CHALLENGE:
Quote the entries below from the line with "front_shell();" through the line with "for node in", both ends included, and only those lines.

TASK INPUT:
§

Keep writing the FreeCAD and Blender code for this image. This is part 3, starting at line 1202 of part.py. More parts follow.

§

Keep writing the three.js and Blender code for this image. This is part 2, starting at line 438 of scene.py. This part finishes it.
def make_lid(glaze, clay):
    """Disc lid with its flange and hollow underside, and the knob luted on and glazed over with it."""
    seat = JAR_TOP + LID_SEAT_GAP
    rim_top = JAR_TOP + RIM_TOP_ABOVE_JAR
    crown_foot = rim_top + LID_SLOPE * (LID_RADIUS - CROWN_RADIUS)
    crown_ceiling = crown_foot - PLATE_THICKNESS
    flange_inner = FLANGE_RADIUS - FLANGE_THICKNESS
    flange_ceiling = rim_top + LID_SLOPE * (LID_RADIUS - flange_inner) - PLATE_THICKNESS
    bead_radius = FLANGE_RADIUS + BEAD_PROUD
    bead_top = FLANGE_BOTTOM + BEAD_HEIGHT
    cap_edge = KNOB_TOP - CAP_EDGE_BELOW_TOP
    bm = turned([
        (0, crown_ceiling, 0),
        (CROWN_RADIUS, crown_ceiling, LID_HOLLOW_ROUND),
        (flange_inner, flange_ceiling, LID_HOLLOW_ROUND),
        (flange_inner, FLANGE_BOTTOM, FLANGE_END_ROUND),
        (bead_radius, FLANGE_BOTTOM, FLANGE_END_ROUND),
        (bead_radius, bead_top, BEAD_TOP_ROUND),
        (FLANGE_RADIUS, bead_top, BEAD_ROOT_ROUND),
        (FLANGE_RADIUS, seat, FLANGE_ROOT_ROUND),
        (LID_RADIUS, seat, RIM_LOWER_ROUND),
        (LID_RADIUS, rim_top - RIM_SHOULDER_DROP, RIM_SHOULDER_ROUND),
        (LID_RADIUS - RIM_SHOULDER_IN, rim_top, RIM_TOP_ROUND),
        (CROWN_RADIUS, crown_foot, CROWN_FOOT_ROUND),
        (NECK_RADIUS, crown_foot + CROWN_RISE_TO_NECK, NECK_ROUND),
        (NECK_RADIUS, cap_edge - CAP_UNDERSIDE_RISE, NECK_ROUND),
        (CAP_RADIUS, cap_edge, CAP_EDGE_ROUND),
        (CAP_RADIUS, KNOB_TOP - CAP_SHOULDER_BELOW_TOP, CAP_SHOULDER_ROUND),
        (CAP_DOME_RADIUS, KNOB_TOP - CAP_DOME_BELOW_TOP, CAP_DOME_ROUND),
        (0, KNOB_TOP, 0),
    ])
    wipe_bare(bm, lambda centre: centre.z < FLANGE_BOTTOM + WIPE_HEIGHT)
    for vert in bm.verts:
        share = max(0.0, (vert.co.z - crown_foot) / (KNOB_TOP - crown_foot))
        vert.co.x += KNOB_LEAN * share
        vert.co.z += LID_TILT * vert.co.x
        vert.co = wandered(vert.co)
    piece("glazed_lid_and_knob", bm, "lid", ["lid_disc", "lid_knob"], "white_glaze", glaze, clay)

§

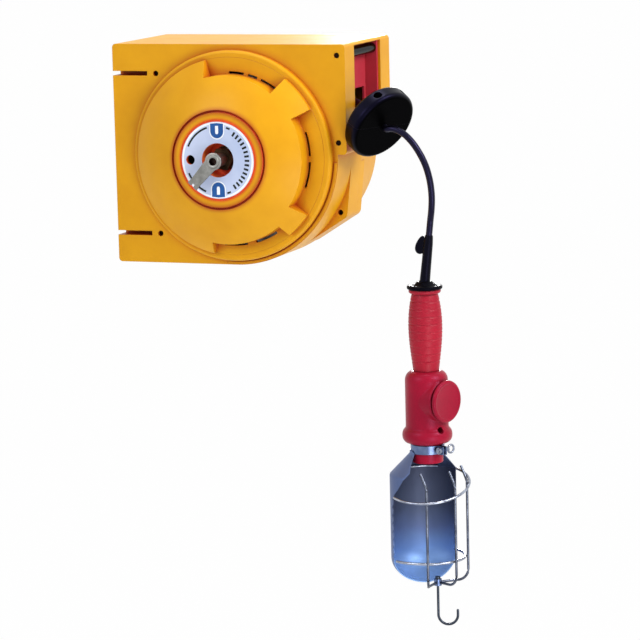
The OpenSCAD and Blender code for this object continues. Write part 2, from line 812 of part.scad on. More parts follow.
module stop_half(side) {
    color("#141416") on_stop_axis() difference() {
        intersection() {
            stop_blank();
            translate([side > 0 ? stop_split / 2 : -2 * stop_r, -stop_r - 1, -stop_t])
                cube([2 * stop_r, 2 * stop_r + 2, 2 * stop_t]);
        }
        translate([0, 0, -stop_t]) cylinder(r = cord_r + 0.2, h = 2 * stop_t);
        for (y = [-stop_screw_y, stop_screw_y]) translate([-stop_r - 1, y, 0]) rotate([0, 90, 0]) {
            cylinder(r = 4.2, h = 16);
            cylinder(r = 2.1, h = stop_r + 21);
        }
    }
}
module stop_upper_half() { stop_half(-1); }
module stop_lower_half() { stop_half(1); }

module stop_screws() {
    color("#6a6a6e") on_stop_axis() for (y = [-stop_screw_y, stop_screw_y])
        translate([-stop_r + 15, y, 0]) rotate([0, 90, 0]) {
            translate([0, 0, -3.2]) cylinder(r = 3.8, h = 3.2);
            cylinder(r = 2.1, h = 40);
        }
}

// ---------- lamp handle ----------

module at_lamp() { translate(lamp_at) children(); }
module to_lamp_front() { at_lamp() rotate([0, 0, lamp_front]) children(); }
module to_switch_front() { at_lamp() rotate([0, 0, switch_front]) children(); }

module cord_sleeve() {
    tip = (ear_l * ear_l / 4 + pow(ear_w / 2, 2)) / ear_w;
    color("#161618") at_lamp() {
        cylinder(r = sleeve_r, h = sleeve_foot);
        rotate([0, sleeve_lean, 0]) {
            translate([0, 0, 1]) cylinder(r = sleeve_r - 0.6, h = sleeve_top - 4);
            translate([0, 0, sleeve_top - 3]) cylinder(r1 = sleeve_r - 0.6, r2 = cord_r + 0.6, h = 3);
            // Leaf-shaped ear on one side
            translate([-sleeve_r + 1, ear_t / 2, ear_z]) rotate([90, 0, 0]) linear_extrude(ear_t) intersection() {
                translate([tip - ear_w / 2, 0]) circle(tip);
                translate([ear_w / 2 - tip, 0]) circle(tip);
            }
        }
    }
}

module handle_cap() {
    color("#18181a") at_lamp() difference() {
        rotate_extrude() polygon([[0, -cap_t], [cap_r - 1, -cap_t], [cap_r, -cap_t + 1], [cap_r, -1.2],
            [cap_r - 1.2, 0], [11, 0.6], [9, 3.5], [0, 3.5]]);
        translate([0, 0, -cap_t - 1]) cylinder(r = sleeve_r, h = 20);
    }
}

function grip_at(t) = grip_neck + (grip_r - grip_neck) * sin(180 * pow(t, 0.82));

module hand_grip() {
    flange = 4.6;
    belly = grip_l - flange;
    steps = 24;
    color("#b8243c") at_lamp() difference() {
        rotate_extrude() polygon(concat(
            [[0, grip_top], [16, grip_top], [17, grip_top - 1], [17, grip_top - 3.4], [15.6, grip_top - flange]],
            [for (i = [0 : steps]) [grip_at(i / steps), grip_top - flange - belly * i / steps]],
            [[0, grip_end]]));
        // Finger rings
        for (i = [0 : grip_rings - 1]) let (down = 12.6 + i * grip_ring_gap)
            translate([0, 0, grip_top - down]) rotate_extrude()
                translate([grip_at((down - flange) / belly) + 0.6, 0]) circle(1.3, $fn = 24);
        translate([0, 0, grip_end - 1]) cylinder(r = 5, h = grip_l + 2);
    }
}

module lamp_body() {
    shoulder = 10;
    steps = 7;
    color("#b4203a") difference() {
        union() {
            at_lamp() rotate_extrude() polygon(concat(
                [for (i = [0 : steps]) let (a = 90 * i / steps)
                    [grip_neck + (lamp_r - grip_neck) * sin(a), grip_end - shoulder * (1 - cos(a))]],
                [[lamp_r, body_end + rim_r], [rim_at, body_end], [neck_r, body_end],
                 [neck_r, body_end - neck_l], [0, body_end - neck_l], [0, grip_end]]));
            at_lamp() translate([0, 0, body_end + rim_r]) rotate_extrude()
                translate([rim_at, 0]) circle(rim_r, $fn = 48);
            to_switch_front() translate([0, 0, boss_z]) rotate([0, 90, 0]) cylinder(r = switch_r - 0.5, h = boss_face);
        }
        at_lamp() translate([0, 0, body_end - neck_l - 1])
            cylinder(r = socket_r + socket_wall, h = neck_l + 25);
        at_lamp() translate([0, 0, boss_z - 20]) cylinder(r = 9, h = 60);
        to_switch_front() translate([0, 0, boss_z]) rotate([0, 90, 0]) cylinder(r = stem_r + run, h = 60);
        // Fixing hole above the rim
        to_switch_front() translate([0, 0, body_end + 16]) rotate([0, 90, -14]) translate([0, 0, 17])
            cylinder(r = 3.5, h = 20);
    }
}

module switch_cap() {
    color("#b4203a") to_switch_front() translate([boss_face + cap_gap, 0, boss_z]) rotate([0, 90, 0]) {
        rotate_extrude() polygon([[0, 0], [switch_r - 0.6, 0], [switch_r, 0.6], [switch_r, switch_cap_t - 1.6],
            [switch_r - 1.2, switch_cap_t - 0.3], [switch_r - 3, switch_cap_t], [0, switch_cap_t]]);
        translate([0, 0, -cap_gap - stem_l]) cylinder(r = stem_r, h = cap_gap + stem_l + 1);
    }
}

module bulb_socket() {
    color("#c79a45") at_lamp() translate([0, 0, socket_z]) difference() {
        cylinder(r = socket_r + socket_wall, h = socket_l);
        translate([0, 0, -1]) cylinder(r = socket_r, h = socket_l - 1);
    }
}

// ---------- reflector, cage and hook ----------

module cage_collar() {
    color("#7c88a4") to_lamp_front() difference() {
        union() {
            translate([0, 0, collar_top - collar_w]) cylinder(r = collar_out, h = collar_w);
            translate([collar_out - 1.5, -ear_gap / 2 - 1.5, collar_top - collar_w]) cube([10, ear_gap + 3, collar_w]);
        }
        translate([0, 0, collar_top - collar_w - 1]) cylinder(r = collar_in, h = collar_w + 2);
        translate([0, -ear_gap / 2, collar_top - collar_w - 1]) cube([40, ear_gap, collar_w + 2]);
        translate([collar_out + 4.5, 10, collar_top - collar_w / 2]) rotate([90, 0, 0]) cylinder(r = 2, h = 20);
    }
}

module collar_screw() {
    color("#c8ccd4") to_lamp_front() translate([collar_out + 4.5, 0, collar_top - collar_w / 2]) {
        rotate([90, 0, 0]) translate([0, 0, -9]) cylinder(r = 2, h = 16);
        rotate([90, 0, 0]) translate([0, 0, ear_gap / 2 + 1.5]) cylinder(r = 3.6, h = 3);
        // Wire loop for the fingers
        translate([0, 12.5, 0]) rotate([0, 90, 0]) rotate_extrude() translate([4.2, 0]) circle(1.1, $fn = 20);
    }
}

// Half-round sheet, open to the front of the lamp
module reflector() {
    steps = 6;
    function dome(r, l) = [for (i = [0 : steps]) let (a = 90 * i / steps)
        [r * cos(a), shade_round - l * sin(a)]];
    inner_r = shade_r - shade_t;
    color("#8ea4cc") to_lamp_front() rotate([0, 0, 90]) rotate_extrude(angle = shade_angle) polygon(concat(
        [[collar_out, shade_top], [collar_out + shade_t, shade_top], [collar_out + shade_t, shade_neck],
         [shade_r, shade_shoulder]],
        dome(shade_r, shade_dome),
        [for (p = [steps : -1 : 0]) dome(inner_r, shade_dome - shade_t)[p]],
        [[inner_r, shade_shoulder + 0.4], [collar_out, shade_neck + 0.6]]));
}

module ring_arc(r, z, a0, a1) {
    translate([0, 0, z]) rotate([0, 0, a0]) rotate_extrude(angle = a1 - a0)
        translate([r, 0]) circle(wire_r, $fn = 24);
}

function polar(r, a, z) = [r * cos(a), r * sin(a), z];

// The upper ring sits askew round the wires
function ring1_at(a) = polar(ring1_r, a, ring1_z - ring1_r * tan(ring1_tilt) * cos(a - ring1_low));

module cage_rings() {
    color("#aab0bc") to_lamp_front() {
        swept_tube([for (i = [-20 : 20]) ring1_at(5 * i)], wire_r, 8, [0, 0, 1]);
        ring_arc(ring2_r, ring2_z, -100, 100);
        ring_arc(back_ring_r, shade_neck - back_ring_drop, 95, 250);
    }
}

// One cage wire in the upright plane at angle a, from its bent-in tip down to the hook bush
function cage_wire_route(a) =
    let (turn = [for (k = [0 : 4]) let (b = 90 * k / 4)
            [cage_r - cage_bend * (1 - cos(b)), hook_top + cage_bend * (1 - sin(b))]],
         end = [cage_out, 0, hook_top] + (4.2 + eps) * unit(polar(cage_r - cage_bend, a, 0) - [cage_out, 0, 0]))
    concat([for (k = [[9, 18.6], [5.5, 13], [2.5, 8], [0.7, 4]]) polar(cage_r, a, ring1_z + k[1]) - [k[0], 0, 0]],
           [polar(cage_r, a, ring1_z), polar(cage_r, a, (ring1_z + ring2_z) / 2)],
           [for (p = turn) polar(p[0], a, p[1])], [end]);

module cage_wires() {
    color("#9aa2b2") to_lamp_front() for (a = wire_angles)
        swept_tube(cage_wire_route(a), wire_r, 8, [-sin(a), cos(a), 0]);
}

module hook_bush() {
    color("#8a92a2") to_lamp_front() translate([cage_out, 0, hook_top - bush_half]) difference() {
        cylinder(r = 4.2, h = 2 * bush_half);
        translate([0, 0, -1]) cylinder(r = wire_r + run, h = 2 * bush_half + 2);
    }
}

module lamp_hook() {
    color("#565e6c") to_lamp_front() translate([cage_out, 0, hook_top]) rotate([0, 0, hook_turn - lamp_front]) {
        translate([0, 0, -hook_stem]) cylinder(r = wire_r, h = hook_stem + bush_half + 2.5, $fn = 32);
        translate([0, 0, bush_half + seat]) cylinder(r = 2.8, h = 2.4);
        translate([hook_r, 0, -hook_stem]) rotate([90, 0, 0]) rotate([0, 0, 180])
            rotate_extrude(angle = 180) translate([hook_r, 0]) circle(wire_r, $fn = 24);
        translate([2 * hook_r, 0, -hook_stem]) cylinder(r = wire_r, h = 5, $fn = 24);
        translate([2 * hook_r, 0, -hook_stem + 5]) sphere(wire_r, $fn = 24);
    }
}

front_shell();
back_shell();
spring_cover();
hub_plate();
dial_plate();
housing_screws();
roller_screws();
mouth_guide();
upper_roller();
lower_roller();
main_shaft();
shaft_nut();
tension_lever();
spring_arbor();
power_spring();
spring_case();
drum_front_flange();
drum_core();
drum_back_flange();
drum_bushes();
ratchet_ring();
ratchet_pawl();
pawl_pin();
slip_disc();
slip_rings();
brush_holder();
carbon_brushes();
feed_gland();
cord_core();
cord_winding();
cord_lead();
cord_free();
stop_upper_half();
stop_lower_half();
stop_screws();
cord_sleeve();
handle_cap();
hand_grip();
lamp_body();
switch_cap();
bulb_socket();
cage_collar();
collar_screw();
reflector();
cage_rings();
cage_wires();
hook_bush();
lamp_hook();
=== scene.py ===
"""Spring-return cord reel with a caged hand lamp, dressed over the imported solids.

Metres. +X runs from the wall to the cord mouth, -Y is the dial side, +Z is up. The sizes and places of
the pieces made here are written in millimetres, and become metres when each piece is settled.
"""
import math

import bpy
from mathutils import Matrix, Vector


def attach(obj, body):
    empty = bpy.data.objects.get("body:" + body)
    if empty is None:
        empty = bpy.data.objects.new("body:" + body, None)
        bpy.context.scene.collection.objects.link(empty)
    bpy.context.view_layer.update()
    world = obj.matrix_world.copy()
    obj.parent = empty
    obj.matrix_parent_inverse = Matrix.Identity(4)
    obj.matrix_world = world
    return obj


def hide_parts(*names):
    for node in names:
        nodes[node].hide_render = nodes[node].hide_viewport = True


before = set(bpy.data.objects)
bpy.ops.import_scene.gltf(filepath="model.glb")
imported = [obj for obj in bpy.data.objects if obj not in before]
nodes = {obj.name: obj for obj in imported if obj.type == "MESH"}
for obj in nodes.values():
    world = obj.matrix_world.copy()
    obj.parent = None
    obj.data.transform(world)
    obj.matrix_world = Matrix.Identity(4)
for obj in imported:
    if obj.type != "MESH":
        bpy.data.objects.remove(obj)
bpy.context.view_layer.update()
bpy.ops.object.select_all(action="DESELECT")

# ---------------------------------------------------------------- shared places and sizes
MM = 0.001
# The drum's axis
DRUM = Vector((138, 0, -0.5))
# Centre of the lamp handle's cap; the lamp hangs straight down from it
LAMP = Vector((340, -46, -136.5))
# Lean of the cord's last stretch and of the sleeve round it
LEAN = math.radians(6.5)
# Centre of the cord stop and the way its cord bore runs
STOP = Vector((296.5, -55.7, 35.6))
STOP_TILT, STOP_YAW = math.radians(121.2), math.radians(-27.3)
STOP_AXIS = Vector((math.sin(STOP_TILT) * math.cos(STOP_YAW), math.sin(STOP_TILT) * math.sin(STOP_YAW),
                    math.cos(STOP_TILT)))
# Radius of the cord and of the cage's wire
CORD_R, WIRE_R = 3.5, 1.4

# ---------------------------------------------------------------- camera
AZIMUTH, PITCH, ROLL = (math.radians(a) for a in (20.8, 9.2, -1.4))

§

RESULT OF THIS TASK:
front_shell();
back_shell();
spring_cover();
hub_plate();
dial_plate();
housing_screws();
roller_screws();
mouth_guide();
upper_roller();
lower_roller();
main_shaft();
shaft_nut();
tension_lever();
spring_arbor();
power_spring();
spring_case();
drum_front_flange();
drum_core();
drum_back_flange();
drum_bushes();
ratchet_ring();
ratchet_pawl();
pawl_pin();
slip_disc();
slip_rings();
brush_holder();
carbon_brushes();
feed_gland();
cord_core();
cord_winding();
cord_lead();
cord_free();
stop_upper_half();
stop_lower_half();
stop_screws();
cord_sleeve();
handle_cap();
hand_grip();
lamp_body();
switch_cap();
bulb_socket();
cage_collar();
collar_screw();
reflector();
cage_rings();
cage_wires();
hook_bush();
lamp_hook();
=== scene.py ===
"""Spring-return cord reel with a caged hand lamp, dressed over the imported solids.

Metres. +X runs from the wall to the cord mouth, -Y is the dial side, +Z is up. The sizes and places of
the pieces made here are written in millimetres, and become metres when each piece is settled.
"""
import math

import bpy
from mathutils import Matrix, Vector


def attach(obj, body):
    empty = bpy.data.objects.get("body:" + body)
    if empty is None:
        empty = bpy.data.objects.new("body:" + body, None)
        bpy.context.scene.collection.objects.link(empty)
    bpy.context.view_layer.update()
    world = obj.matrix_world.copy()
    obj.parent = empty
    obj.matrix_parent_inverse = Matrix.Identity(4)
    obj.matrix_world = world
    return obj


def hide_parts(*names):
    for node in names:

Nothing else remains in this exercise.